[Data provided]
________
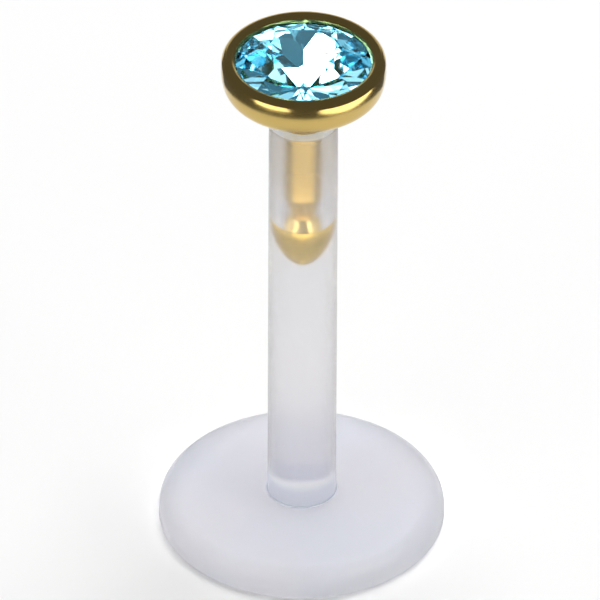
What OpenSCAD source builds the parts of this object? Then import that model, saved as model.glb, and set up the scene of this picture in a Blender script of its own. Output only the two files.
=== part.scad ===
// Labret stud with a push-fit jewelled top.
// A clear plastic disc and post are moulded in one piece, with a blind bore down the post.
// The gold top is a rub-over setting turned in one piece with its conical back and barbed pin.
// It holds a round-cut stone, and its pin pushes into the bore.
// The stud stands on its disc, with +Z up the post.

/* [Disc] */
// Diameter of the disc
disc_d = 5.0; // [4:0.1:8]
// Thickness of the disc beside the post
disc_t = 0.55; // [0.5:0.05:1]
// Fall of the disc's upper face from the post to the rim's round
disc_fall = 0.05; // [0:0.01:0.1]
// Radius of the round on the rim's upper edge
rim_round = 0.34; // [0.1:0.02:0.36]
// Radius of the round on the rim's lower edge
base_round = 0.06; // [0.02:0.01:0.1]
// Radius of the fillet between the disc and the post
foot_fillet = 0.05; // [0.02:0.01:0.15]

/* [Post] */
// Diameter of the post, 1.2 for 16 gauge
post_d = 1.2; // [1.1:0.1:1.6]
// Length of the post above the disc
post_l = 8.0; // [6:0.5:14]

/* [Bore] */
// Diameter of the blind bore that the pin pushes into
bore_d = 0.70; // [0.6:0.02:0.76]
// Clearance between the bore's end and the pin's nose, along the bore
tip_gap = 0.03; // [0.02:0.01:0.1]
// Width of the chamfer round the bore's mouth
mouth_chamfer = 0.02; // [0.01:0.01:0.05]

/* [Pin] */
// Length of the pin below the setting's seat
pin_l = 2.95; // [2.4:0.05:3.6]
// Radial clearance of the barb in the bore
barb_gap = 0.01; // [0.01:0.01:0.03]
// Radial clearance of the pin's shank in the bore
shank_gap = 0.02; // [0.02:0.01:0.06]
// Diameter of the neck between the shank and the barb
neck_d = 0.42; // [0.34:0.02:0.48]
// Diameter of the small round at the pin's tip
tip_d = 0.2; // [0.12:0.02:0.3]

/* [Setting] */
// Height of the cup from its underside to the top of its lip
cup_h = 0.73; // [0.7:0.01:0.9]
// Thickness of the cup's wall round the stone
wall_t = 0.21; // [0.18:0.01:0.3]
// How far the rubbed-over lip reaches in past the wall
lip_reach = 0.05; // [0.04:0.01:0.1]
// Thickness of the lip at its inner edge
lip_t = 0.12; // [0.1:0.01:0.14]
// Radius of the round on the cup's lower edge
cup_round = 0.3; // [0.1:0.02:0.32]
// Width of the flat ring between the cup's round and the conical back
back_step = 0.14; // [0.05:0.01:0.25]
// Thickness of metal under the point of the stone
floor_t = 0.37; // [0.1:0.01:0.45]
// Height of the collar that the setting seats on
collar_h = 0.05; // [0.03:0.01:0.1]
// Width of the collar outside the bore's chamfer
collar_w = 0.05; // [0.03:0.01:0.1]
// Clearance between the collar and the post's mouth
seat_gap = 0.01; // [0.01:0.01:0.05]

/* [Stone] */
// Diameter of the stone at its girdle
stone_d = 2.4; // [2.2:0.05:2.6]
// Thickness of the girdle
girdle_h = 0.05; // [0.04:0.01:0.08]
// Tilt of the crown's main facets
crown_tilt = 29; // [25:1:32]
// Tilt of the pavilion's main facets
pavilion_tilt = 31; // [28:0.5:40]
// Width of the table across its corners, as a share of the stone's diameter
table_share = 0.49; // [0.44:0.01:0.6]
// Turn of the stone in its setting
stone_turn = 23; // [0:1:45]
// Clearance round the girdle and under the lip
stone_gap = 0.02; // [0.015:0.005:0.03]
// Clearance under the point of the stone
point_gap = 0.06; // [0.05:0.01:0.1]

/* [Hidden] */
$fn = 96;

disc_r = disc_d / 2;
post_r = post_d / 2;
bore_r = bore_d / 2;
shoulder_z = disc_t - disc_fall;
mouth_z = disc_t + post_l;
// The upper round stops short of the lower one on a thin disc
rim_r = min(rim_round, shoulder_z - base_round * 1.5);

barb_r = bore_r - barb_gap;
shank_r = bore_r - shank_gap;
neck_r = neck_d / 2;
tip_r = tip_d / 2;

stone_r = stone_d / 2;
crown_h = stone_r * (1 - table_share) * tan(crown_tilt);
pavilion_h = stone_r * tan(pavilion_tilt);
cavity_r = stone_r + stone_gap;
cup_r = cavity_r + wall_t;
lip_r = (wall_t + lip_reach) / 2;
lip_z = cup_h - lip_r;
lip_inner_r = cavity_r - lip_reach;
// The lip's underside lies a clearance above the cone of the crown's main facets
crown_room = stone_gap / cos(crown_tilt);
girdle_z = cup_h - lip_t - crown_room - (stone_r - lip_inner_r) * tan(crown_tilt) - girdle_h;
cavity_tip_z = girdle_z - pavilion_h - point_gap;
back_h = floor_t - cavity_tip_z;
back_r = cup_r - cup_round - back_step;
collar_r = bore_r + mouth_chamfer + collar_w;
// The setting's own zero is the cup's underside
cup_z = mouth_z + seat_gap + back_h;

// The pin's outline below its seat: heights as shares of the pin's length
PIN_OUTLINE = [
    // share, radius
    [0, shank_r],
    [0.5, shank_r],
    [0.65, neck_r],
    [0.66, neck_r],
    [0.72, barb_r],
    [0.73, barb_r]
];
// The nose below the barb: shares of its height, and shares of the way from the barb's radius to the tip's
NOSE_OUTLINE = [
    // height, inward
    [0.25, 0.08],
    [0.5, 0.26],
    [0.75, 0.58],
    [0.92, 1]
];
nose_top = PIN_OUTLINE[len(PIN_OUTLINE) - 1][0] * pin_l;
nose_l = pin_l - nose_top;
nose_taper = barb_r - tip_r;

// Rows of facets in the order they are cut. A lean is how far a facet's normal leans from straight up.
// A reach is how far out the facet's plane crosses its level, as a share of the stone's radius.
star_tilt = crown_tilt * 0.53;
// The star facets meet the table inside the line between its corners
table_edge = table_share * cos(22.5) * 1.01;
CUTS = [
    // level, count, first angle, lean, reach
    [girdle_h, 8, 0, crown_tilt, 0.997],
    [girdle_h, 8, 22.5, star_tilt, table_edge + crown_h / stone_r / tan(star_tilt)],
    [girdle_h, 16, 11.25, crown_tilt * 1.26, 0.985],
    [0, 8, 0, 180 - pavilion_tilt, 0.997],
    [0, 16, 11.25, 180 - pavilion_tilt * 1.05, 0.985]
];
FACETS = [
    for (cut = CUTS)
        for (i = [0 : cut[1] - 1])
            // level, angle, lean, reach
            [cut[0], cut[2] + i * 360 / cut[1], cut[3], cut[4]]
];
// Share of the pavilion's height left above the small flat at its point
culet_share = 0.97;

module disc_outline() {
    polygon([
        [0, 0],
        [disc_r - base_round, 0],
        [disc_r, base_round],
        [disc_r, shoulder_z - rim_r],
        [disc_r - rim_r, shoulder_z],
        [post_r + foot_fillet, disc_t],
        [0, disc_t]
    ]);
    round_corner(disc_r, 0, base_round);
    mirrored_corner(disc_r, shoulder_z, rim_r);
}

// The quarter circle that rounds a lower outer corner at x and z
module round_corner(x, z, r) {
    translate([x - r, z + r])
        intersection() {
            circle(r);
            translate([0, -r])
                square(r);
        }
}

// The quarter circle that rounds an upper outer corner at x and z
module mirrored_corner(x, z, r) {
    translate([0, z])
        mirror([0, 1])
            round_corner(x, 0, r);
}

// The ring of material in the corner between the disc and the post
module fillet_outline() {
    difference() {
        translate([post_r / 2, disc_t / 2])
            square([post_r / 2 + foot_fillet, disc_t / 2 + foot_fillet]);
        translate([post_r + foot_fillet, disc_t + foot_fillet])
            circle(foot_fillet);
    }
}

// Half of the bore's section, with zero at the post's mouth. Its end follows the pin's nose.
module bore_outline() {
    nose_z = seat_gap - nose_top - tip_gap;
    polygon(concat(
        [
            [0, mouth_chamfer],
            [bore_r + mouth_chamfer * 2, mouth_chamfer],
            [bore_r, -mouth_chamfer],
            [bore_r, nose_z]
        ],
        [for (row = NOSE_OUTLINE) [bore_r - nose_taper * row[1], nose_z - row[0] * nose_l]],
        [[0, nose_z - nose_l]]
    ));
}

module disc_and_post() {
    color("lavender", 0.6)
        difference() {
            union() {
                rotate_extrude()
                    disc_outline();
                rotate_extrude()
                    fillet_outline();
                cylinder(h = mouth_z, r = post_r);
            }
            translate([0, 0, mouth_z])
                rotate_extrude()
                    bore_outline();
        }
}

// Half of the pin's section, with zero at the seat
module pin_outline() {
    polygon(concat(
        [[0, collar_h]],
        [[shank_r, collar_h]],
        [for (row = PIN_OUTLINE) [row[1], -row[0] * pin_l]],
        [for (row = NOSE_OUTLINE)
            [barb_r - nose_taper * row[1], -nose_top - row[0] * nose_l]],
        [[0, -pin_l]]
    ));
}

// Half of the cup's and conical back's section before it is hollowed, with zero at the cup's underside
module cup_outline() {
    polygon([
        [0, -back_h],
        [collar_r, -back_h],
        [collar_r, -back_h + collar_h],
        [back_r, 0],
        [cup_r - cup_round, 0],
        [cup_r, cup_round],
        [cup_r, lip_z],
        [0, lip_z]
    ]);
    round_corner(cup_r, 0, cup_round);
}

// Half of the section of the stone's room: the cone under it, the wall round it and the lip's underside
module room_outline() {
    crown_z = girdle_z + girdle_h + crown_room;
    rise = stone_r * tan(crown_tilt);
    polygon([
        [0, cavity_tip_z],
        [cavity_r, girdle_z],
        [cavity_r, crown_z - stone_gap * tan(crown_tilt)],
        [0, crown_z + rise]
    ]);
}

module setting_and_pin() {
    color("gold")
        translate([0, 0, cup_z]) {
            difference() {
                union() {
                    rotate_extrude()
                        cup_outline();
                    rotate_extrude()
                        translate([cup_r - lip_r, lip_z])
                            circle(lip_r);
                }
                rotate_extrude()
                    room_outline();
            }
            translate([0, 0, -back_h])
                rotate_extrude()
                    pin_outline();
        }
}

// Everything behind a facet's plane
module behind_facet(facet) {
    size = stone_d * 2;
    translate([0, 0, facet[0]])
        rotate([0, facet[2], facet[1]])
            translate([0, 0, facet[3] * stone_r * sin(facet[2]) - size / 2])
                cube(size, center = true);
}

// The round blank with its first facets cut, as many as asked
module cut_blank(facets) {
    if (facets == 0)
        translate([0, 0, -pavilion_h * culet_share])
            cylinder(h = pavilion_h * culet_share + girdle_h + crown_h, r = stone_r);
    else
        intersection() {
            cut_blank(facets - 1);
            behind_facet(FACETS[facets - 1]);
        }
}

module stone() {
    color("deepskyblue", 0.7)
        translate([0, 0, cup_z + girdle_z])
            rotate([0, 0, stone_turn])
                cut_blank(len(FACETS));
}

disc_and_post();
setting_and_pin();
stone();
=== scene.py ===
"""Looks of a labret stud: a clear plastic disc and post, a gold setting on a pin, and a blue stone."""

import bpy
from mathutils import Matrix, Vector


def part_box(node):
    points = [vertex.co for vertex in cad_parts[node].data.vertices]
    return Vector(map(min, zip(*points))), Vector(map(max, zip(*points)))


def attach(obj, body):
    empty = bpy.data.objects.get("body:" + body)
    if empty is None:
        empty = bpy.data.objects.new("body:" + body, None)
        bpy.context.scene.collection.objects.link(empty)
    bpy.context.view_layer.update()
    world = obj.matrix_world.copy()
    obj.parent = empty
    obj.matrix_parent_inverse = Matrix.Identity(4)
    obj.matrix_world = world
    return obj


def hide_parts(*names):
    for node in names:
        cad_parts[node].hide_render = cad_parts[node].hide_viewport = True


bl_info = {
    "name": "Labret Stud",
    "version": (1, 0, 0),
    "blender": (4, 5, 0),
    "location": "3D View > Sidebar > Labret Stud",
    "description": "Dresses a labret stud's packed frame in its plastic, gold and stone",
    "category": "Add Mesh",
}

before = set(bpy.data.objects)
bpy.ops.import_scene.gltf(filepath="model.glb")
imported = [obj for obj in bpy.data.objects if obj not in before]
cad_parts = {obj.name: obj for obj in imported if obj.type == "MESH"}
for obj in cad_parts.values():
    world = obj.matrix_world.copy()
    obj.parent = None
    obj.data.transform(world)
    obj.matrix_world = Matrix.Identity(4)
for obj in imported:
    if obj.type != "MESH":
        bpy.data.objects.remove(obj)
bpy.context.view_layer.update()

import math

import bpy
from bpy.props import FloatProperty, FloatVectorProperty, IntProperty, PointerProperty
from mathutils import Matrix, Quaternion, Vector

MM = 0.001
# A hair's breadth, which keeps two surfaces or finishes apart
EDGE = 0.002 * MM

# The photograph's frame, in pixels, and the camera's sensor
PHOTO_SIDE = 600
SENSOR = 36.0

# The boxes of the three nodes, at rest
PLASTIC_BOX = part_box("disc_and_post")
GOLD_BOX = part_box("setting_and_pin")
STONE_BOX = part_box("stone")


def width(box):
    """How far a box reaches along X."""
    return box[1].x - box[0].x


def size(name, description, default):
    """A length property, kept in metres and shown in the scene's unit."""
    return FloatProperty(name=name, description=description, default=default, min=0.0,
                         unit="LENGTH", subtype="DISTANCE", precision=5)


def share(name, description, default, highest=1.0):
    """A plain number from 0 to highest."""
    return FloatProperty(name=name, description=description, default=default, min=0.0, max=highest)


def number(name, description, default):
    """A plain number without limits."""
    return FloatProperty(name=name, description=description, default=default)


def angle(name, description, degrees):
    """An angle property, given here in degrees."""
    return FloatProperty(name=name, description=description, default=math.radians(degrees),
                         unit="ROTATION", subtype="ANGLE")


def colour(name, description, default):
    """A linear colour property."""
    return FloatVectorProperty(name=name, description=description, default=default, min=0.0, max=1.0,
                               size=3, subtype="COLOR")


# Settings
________
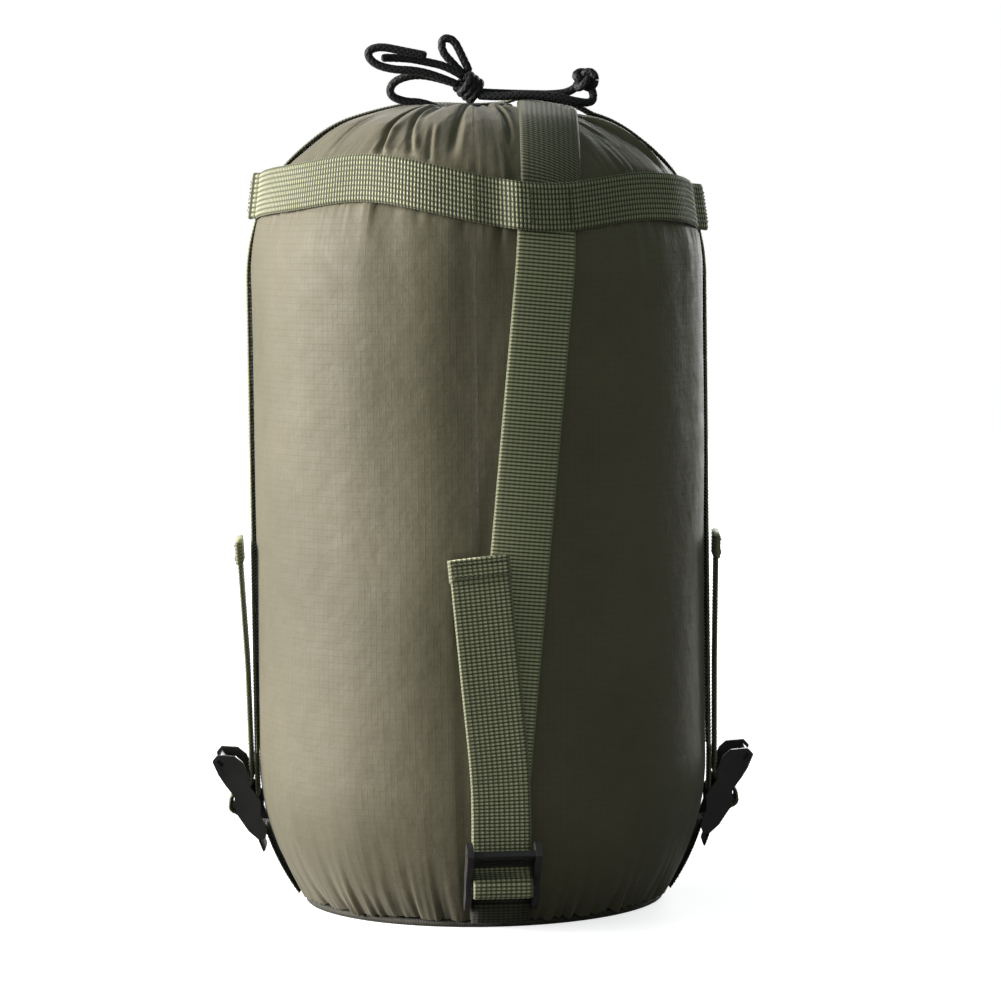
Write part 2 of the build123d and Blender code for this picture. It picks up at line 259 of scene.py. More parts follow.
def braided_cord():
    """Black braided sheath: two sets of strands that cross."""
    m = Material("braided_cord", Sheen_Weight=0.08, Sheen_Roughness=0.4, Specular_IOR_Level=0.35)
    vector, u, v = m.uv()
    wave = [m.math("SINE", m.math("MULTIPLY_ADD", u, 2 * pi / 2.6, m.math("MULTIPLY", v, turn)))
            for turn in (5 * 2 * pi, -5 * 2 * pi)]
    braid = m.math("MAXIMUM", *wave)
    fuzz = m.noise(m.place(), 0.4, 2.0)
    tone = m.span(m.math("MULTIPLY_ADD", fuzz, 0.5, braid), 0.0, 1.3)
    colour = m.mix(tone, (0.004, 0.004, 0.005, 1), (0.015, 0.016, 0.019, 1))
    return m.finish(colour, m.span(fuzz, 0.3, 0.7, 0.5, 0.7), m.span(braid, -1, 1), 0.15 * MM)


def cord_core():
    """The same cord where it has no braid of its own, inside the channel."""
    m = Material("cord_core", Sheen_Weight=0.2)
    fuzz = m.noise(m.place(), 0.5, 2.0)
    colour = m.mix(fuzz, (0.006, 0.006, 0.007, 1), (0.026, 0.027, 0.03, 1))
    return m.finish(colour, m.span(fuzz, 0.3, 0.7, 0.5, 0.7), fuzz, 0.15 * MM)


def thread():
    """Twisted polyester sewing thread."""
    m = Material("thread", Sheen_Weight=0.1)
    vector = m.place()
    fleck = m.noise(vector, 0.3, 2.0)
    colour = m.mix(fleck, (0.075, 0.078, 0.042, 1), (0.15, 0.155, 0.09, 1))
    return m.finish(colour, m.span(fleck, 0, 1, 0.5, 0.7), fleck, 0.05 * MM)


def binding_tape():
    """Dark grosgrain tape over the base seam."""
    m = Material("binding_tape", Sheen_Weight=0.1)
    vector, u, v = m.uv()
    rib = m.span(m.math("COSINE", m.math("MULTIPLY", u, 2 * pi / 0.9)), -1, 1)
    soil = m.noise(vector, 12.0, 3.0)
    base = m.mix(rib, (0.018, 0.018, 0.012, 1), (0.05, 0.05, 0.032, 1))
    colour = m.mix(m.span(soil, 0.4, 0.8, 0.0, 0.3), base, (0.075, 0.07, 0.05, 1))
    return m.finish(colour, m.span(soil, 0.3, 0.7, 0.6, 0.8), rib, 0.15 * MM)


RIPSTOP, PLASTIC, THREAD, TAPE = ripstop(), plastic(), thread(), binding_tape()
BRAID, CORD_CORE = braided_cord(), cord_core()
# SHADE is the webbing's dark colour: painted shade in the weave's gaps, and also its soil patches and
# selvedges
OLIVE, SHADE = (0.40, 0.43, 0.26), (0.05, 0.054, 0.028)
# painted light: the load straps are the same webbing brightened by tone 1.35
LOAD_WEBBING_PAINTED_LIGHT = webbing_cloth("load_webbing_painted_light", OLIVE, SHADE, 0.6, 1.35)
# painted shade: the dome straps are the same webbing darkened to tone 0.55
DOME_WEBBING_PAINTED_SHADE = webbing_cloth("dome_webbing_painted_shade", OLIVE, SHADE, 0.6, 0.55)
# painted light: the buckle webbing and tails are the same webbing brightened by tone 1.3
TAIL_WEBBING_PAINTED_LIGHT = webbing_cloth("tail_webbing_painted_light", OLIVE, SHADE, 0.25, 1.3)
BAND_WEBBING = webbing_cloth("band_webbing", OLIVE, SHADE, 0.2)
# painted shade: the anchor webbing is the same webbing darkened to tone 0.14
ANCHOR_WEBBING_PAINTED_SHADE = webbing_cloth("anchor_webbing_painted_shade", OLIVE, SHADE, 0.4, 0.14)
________
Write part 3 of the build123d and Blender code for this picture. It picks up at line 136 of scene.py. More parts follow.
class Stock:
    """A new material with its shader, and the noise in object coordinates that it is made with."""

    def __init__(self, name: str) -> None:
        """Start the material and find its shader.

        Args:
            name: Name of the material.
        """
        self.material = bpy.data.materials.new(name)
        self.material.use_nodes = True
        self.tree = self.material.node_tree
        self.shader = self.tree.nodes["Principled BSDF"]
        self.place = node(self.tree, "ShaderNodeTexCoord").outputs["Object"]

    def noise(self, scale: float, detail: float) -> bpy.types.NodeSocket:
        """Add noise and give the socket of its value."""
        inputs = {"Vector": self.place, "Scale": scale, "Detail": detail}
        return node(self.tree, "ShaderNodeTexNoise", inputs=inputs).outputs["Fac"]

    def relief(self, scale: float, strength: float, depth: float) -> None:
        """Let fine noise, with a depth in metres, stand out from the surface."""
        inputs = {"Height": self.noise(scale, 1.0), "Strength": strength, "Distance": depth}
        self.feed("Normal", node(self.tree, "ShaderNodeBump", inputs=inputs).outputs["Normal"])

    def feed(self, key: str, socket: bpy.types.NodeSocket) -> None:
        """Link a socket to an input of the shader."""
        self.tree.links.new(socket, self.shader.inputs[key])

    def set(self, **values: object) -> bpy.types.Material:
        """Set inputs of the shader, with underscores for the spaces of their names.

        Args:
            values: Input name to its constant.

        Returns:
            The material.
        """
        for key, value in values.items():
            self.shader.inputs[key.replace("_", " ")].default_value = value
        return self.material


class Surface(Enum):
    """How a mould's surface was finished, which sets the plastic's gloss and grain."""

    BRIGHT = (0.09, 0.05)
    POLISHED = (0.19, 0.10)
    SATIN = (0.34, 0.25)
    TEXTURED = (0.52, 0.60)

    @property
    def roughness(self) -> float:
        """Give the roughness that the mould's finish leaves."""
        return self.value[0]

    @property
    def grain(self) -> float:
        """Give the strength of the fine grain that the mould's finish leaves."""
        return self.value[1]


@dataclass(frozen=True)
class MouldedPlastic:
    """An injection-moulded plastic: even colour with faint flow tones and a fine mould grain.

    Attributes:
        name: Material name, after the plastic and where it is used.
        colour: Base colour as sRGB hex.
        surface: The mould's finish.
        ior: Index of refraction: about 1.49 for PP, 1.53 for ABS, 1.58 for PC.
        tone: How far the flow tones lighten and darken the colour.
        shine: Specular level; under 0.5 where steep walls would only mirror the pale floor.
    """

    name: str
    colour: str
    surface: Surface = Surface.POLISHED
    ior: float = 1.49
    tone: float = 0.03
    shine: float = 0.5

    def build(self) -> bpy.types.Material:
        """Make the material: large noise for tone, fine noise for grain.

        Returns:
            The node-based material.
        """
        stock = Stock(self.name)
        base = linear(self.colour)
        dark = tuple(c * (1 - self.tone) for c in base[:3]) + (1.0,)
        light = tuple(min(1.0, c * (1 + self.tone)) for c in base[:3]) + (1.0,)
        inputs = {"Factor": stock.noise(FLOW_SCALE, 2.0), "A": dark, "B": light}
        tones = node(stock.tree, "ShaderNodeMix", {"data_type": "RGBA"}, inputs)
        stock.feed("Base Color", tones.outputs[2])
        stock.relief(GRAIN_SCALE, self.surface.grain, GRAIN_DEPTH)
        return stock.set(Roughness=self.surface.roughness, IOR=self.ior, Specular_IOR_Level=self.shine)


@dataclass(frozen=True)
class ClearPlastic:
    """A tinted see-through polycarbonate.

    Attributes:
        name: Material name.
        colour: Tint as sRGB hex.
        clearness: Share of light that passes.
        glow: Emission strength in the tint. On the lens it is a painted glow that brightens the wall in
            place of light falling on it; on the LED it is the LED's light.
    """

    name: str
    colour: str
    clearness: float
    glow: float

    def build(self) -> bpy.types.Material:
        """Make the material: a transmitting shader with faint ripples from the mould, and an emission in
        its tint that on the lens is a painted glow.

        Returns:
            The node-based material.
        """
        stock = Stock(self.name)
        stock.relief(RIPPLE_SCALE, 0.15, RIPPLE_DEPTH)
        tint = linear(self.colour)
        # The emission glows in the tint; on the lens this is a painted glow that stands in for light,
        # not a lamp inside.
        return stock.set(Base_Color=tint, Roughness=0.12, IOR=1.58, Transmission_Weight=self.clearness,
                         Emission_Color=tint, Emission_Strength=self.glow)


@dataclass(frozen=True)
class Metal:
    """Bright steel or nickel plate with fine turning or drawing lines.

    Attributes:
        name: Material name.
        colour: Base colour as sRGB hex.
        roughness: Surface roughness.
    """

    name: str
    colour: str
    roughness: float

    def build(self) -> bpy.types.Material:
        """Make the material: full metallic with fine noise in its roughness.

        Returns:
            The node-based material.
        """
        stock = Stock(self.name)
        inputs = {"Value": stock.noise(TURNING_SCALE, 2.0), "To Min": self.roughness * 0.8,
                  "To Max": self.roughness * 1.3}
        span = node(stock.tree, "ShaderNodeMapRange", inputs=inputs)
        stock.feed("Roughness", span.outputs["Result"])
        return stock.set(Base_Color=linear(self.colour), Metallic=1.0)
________
[To do] Start at the line with "many as asked", stop at the line with "obj.matrix_world = world", and return every line in that stretch exactly, those two included.

[Response to this task]
// The round blank with its first facets cut, as many as asked
module cut_blank(facets) {
    if (facets == 0)
        translate([0, 0, -pavilion_h * culet_share])
            cylinder(h = pavilion_h * culet_share + girdle_h + crown_h, r = stone_r);
    else
        intersection() {
            cut_blank(facets - 1);
            behind_facet(FACETS[facets - 1]);
        }
}

module stone() {
    color("deepskyblue", 0.7)
        translate([0, 0, cup_z + girdle_z])
            rotate([0, 0, stone_turn])
                cut_blank(len(FACETS));
}

disc_and_post();
setting_and_pin();
stone();
=== scene.py ===
"""Looks of a labret stud: a clear plastic disc and post, a gold setting on a pin, and a blue stone."""

import bpy
from mathutils import Matrix, Vector


def part_box(node):
    points = [vertex.co for vertex in cad_parts[node].data.vertices]
    return Vector(map(min, zip(*points))), Vector(map(max, zip(*points)))


def attach(obj, body):
    empty = bpy.data.objects.get("body:" + body)
    if empty is None:
        empty = bpy.data.objects.new("body:" + body, None)
        bpy.context.scene.collection.objects.link(empty)
    bpy.context.view_layer.update()
    world = obj.matrix_world.copy()
    obj.parent = empty
    obj.matrix_parent_inverse = Matrix.Identity(4)
    obj.matrix_world = world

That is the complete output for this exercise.